Currently, we support using beta distribution or logit normal distribution. 
Just change `model.sample_t_type=beta` or `model.sample_t_type=logitnormal` in your pre-training commands. 

We provide the Google Drive link to the 1-ReFlow checkpoints trained in Square with [beta](https://drive.google.com/file/d/1d2oDejHLzkzSOuryvDKBZbJlVFBeo3ZQ/view?usp=drive_link) and [logitnormal](https://drive.google.com/file/d/1W-RH23OZMpVW5Ijo2ZmsYIlgVTsXuSfD/view?usp=drive_link)distributions. 
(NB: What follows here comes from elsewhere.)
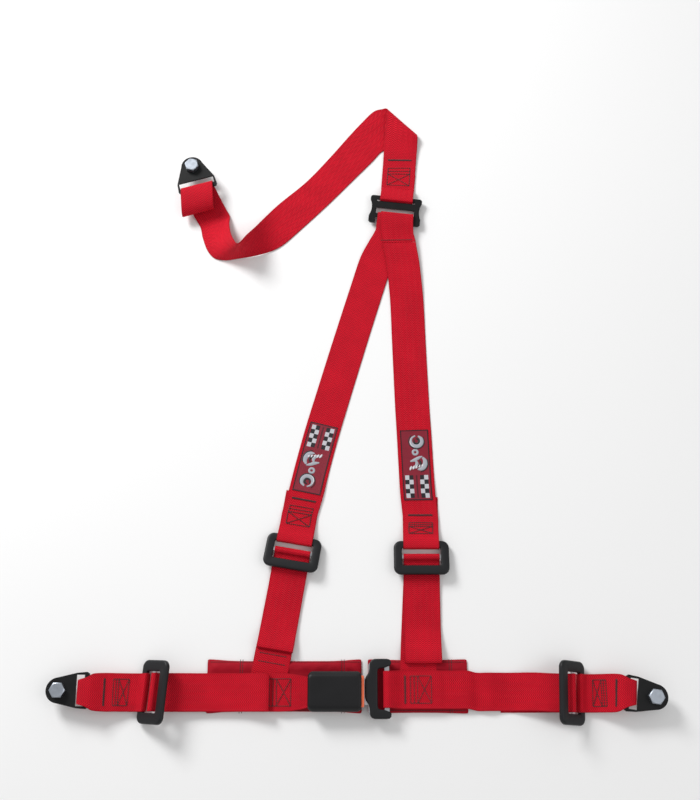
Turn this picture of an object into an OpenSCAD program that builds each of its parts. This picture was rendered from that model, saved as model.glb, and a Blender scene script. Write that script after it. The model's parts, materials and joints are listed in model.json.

## 4. Making the Most of This Repo

### WandB Logging

- **No Internet? No Problem:**
  - Use `wandb.offline_mode=True` and sync later with `wandb sync <your_wandb_offline_file>`.
  - You can also sync all the offline data in a batch, for example, to sync all the offline wandb runs in 2025/05/10, run this in your terminal: 
    `for dir in ./wandb_offline/wandb/offline-run-20250510*; do wandb sync "${dir}"; done`
- **Skip WandB Logging to save memory:**
  - Set `wandb=null` will stop creating a WandB logging. 
- **I Turned wandb=null But Later I Wanted To Recover These Data:**
  - No worries. Even if your `wandb=null`, we still automatically save all training record for all runs dto a `.pkl` file. You can always recover your WandB run later with `util/pkl2wandb.py`.

### Managing Memory

- **My cuda is out of memory:**
  - Reduce `env.n_envs` and bump up `train.n_steps` to keep total steps consistent (`n_envs x n_steps x act_steps`).
  - Make `train.n_steps` a multiple of `env.max_episode_steps / act_steps`.
  - Furniture-Bench uses IsaacGym on one GPU.
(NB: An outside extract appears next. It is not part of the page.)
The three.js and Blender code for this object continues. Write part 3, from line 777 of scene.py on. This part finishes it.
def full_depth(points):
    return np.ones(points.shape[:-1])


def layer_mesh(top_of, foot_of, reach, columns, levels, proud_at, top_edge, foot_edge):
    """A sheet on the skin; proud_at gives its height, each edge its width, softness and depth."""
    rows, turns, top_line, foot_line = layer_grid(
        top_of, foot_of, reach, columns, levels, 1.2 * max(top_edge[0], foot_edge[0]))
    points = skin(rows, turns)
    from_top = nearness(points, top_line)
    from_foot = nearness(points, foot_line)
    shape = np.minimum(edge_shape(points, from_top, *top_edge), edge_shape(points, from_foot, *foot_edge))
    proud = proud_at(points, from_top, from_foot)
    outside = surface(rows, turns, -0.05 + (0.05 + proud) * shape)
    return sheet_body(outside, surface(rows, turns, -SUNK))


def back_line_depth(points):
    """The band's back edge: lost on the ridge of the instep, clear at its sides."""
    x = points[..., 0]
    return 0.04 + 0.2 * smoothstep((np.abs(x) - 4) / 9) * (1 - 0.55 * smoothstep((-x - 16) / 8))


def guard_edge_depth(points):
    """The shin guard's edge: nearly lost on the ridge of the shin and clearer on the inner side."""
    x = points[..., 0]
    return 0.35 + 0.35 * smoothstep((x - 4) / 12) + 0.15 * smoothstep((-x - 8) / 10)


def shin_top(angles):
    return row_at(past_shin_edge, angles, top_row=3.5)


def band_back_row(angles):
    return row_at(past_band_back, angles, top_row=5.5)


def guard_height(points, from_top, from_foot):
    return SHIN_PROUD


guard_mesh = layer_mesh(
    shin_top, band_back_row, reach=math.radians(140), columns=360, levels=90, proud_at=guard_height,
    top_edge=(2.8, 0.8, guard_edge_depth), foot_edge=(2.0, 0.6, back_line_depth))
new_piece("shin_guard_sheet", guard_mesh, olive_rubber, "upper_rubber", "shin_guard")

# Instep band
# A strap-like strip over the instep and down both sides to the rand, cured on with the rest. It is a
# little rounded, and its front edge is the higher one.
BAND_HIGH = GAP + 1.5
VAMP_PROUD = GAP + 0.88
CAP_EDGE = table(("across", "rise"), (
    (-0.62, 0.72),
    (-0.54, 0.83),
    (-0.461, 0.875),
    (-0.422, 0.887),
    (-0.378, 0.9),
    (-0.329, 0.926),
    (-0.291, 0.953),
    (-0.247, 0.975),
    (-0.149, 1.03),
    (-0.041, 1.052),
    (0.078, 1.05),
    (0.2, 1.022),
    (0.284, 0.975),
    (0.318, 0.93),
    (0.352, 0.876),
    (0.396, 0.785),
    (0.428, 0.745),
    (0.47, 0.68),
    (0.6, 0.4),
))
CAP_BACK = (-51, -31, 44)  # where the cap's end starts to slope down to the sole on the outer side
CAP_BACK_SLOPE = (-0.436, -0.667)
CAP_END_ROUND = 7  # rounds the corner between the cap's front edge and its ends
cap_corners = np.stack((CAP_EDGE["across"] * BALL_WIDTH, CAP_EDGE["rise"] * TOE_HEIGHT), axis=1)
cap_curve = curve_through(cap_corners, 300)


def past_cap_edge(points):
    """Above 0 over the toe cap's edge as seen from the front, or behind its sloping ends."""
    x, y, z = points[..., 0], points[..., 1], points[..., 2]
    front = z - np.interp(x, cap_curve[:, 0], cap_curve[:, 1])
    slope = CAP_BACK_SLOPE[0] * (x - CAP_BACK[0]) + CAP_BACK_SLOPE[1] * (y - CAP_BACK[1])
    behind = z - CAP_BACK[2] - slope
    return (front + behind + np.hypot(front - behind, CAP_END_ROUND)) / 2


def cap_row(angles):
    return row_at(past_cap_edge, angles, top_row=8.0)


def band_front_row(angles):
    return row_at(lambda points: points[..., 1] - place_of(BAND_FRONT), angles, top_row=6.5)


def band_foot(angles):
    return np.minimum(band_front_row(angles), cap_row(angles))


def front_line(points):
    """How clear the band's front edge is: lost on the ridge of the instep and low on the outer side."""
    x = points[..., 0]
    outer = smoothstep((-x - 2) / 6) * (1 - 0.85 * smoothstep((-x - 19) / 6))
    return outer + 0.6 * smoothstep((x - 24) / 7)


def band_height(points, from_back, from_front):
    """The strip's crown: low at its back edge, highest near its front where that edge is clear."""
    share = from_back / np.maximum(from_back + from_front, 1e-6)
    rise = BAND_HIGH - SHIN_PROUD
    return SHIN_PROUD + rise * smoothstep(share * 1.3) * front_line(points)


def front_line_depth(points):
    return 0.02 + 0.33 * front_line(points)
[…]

### Switching Policies or Resuming

- **Custom Pre-trained Policy:**
  - Set `base_policy_path=<path>` in your command.
- **Resume Training:**
  - Add `resume_path=<checkpoint>` to your command (ensure `resume_path: null` is in your config).

### Rendering with MuJoCo

- **I want to render faster on GPUs**
  - Set `sim_device=<gpu_id>` for fast rendering.
  - No EGL? Use `sim_device=null` for slower osmesa rendering.

### Visualizing Results for Other benchmarks in DPPO:
- **Furniture-Bench:** Set `env.specific.headless=False` and `env.n_envs=1`.
- **D3IL:** Use `+env.render=True`, `env.n_envs=1`, `train.render.num=1`, and `script/test_d3il_render.py`.